If we have settled for a faith only built on information, then it’s possible we have a faith that’s a head trip cut off from the rest of our being. We can construct an intellectual cathedral of orthodoxy, but lack the real world lived out missional orthopraxy to embody our faith. Sometimes I wonder if we are suspicious of others’ spiritual experiences, because our lives are so devoid of them. Our coworkers, family members, neighbors, and friends talk about mystical experiences staring into the eyes of their newborn children, gazing into the stars, sharing life with someone from another culture, and from yoga meditation.
What if instead of suspicion of these experiences, we were empowered with lived experience to help others discern their longing for beauty, goodness, wonder, passion, virtue, otherness, intimacy, and truth?
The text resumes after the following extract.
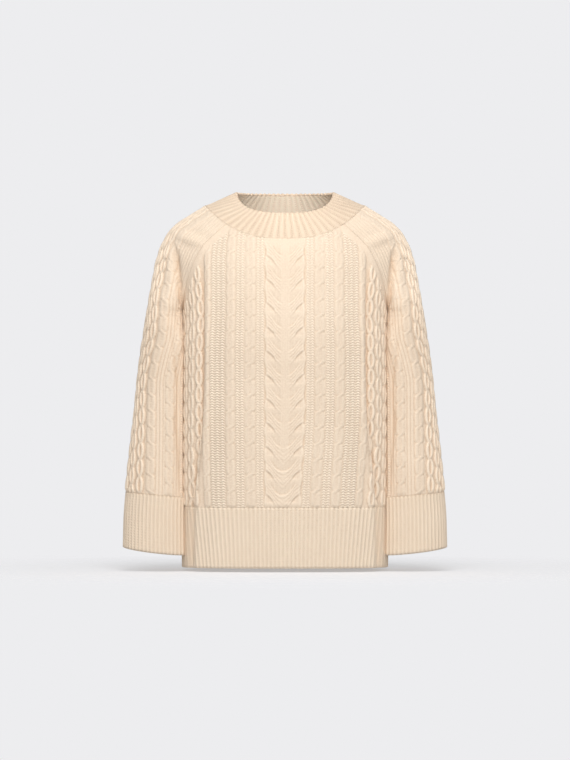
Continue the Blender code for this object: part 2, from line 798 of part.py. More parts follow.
def sleeve(name, side, material):
    """A raglan sleeve from its cuff seam to the neckline. side is -1 or 1 along X."""
    reference = {f: sleeve_half(SLEEVE_TUBE_COURSES, f)[1][-1] for f in (True, False)}
    wales = sleeve_wales()
    inner_wales = np.array([0.0, 0.018, 0.036, 0.054, 0.069, 0.086, 0.104, 0.122])
    top_wales = np.sort(np.append(wales, NECKLINE_WALE))
    outer, inner = Skin(), Skin()
    for course in range(SLEEVE_TOP_COURSE + 1):
        used = top_wales if course == SLEEVE_TOP_COURSE else wales
        points, keys = sleeve_course(course, used, reference)
        outer.add(course, points, keys)
    whole_steps = [
        c
        for c in range(SLEEVE_TUBE_COURSES, SLEEVE_TOP_COURSE + 1)
        if abs(raglan_step(c) - round(raglan_step(c))) < 1e-6
    ]
    for course in [*range(0, SLEEVE_TUBE_COURSES - 1, 4), *whole_steps]:
        used = top_wales if course == SLEEVE_TOP_COURSE else inner_wales
        points, keys = sleeve_course(course, used, reference)
        inner.add(course, points, keys)
    normals = skin_normals(outer, SLEEVE_TUBE_COURSES)
    raised(
        outer,
        sleeve_relief,
        normals,
        lambda level: 0.010 if level > SLEEVE_TUBE_COURSES - 2 else 0.0,
    )
    for k, normals in enumerate(skin_normals(inner, SLEEVE_TUBE_COURSES)):
        if 0 < k < len(inner.courses) - 1:
            inner.courses[k] -= WALL * normals
    for skin, is_inner in ((outer, False), (inner, True)):
        for k, level in enumerate(skin.levels):
            if level < SLEEVE_TUBE_COURSES:
                continue
            step = raglan_step(level)
            for end, front in ((0, True), (-1, False)):
                point = raglan_point(step, front)
                inward = armhole_inward(point)
                shift = -SEAM * raglan_apart(step, front)
                if level == SLEEVE_TUBE_COURSES:
                    shift = -2 * SEAM * np.array([-1.0, 0, 0])
                skin.courses[k][end] = point + shift + (WALL * inward if is_inner else 0)
        first, last = skin.courses[0], skin.courses[-1]
        if is_inner:
            first += WALL * ring_inward(first)
            last[1:-1] += WALL * neck_inward(last[1:-1])
        first[:, 2] += SEAM
        last += SEAM * unit(skin.courses[-2].mean(axis=0) - last.mean(axis=0))
        for points in skin.courses:
            points *= (side, 1, 1)
    return wall_object(name, outer, inner, SLEEVE_TUBE_COURSES, material, sleeve_relief)


# ---------------------------------------------------------------- ribbed bands
def rib_keys(ribs):
    """Two wales to a rib: its crest and the furrow beside it."""
    return np.linspace(0, 1, 2 * ribs + 1)


def rib_height(keys, ribs):
    return RIB_HEIGHT * (0.5 - 0.5 * np.cos(2 * math.pi * ribs * keys))


def hem(name, front, material):
    """The hem rib below the front or the back."""
    outer, inner = Skin(), Skin()
    for level, z in enumerate((HEM_BOTTOM, HEM_SEAM - SEAM)):
        half = level_section(lambda x, z=z: np.full_like(x, z), front)
        whole = np.vstack([half[:0:-1] * (-1, 1, 1), half])
        whole[[0, -1], 1] += -SEAM if front else SEAM
        along = lengths_along(whole)
        share = along / along[-1]
        inward = level_inward(whole)
        inward[[0, -1]] = np.array([[1.0, 0, 0], [-1.0, 0, 0]])
        keys = rib_keys(HEM_RIBS)
        points = points_at(whole, share, keys)
        out = -points_at(inward, share, keys) * rib_height(keys, HEM_RIBS)[:, None]
        outer.add(level, points + out, keys)
        fold = np.linspace(0.12, 0.28, 9)
        plain = np.concatenate([[0, 0.06], fold, np.linspace(0.34, 0.66, 5), 1 - fold[::-1]])
        plain = np.concatenate([plain, [0.94, 1]])
        inner.add(level, points_at(whole + WALL * inward, share, plain), plain)
    return wall_object(name, outer, inner, None, material)


def cuff_ring(along_cuff):
    """A ring of the cuff on the +X side, this far below the sleeve's seam."""
    course = -along_cuff / COURSE
    halves = [sleeve_tube_half(course, front) for front in (True, False)]
    return np.vstack([halves[0][:0:-1], halves[1]])


def cuff(name, side, material):
    """A cuff rib at the end of a sleeve."""
    outer, inner = Skin(), Skin()
    for level, along_cuff in enumerate((CUFF_LENGTH, 0.0)):
        whole = cuff_ring(along_cuff)
        whole[:, 2] -= SEAM
        along = lengths_along(whole)
        share = along / along[-1]
        inward = ring_inward(whole)
        keys = rib_keys(CUFF_RIBS)
        points = points_at(whole, share, keys)
        out = -points_at(inward, share, keys) * rib_height(keys, CUFF_RIBS)[:, None]
        plain = np.linspace(0, 1, 19)
        outer.add(level, (points + out) * (side, 1, 1), keys)
        inner_points = points_at(whole + WALL * inward, share, plain)
        inner.add(level, inner_points * (side, 1, 1), plain)
    return wall_object(name, outer, inner, 1, material)


def neckline_loop():
    """The neckline seam all round, from the centre front over +X and back again."""
    front, _ = torso_course(TOP_COURSE, True)
    back, _ = torso_course(TOP_COURSE, False)
    over_front = sleeve_cap_half(SLEEVE_TOP_COURSE, True)
    over_back = sleeve_cap_half(SLEEVE_TOP_COURSE, False)
    half = np.vstack([front, over_front[-2::-1], over_back[1:], back[-2::-1]])
    return np.vstack([half, half[-2::-1] * (-1, 1, 1)])


def band_top_loop(count=241):
    """The neckband's free edge all round, from the centre front."""
    angle = np.linspace(0, math.pi, count)
    x = BAND_HALF_WIDTH * np.sin(angle)
    reach = np.where(angle < math.pi / 2, BAND_FRONT_Y - BAND_MID_Y, BAND_MID_Y - BAND_BACK_Y)
    y = BAND_MID_Y + reach * np.cos(angle)
    share = x / BAND_HALF_WIDTH
    front_z = BAND_FRONT_Z + (BAND_SIDE_Z - BAND_FRONT_Z) * share**BAND_FRONT_RISE
    back_z = BAND_BACK_Z + (BAND_SIDE_Z - BAND_BACK_Z) * share**2
    z = np.where(angle < math.pi / 2, front_z, back_z)
    half = np.stack([x, y, z], axis=1)
    return np.vstack([half, half[-2::-1] * (-1, 1, 1)])


def band_surface(keys, height):
    """Points of the neckband's plain outer surface. height is 0 at the seam, 1 on top."""
    loops = []
    for loop in (neckline_loop(), band_top_loop()):
        along = lengths_along(loop)
        loops.append(points_at(loop, along / along[-1], keys))
    base, top = loops
    around = unit(np.roll(base, -1, axis=0) - np.roll(base, 1, axis=0))
    around[0] = around[-1] = (1, 0, 0)
    outward = unit(np.cross(around, top - base))
    outward *= np.where(outward[:, 2:] < 0, -1.0, 1.0)
    lift = 2 * SEAM * unit(top - base)
    return base + lift + height * (top - base), outward


def collar(name, material):
    """The ribbed neckband from the neckline seam to its free edge."""
    outer, inner = Skin(), Skin()
    rib_wales = rib_keys(COLLAR_RIBS)
    plain = np.linspace(0, 1, 61)
    for level, height in enumerate((0.0, 0.2, 1.0)):
        points, outward = band_surface(rib_wales, height)
        rise = rib_height(rib_wales, COLLAR_RIBS) * (0.0 if height == 0 else 1.0)
        outer.add(level, points + rise[:, None] * outward, rib_wales)
        points, outward = band_surface(plain, height)
        inward = neck_inward(points) if height == 0 else -outward
        inner.add(level, points + BAND_WALL * inward, plain)
    return wall_object(name, outer, inner, 2, material)


# ---------------------------------------------------------------- the garment
def clear_scene():
    for made in list(bpy.data.objects):
        bpy.data.objects.remove(made)


def main():
    clear_scene()
    cabled = knit_material("cabled_knit", 1.0)
    ribbed = knit_material("ribbed_knit", 0.96)
    garment = bpy.data.collections.new("cable_knit_sweater")
    bpy.context.scene.collection.children.link(garment)
    pieces = [
        panel("front", True, cabled),
        panel("back", False, cabled),
        sleeve("sleeve_right", -1, cabled),
        sleeve("sleeve_left", 1, cabled),
        hem("hem_front", True, ribbed),
        hem("hem_back", False, ribbed),
        cuff("cuff_right", -1, ribbed),
        cuff("cuff_left", 1, ribbed),
        collar("collar", ribbed),
    ]
    for piece in pieces:
        garment.objects.link(piece)


main()
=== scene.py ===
"""Cable knit sweater with raglan sleeves, in warm cream wool.

Each knitted piece is a thin closed wall on its solid's form: a fine outer skin that carries
the cables, ropes, honeycomb and ribs, and a plain inner skin. Metres, +Z up, front to -Y.
"""

import math

import bmesh
import bpy
import numpy as np
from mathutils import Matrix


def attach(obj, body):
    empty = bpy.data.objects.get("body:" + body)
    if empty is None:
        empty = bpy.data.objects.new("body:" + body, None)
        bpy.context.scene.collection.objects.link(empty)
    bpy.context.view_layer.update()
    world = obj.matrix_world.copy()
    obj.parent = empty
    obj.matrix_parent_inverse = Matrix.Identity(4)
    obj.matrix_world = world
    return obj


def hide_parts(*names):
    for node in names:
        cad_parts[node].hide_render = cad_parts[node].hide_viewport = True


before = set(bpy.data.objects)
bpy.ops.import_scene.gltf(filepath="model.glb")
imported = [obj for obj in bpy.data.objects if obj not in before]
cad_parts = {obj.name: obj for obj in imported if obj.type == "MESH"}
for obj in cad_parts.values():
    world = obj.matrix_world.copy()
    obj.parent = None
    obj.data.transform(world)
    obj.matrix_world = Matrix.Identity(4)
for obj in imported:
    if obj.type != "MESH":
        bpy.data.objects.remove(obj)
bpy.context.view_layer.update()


# ---------------------------------------------------------------- front panel
# A cabled panel of chunky wool, knitted flat from the hem rib up: a horseshoe cable in the
# middle, ropes between columns of purl on each side of it, and honeycomb out to the side
# seam. It is bound off along the raglan seams and the neckline.
WALL = 0.0025  # knitted cloth without its raised cables
SEAM = 0.0001  # half the space left between two pieces at a seam
SEAM_LIFT = 0.0010  # how far a seam's edge stands out
COURSE = 0.038 / 3  # one course of the form, about three rows of stitches
ROWS_A_COURSE = 8
WALE = 0.0016
STITCH = 0.0038
ROW = 0.0041
HEM_RIBS = 73
RIB_HEIGHT = 0.0016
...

What if we didn’t cede the realm of mystical spiritual experiences to other faith traditions? What if we reconnected to the rich Christian heritage of Christian Mysticism and could help people resonate with the truth of their experiences without getting distracted by the detours and dead ends?
In the longer of the two letters the Church has addressed to Timothy, the Apostle Paul starts off addressing the reality that so many are going off course in their spiritual lives by teachers who instead of focusing on the reality of God’s work through “love, which comes from a pure heart and a good conscious and a sincere faith.” Instead of focusing on the reality of a transformed life centered on Jesus, these teachers were bogged down in the unreality of endless speculations and meaningless talk. How can we know the difference?
We have to be willing to experience Christ in the desert places of our lives and our world. We have to join other trusted and mature followers of Jesus with the faith that he will lead us in biblically grounded encounters. John Stott gives us a helpful summary of the beginning message of the Pastoral Letter of First Timothy. I believe it’s also a helpful guide in discerning our spiritual experiences:
“Does it come from God, being in agreement with apostolic doctrine (so that it may be received by faith), or is it the product of fertile human imagination? … Does it promote unity in the body of Christ, or if not (since truth itself can divide), is it irresponsibly divisive? ‘Faith’ means that we receive it from God; ‘love’ means that it builds up the church.”
May we venture out of our cathedrals and into coffee houses, PTA meetings, athletic events, and corporate board rooms with our spiritual eyes wide open, and our spiritual hearts ready to respond to God encounters all around us. When we do, we’ll be able to help others respond to the God longings and God encounters they are finding in their everyday lives as well.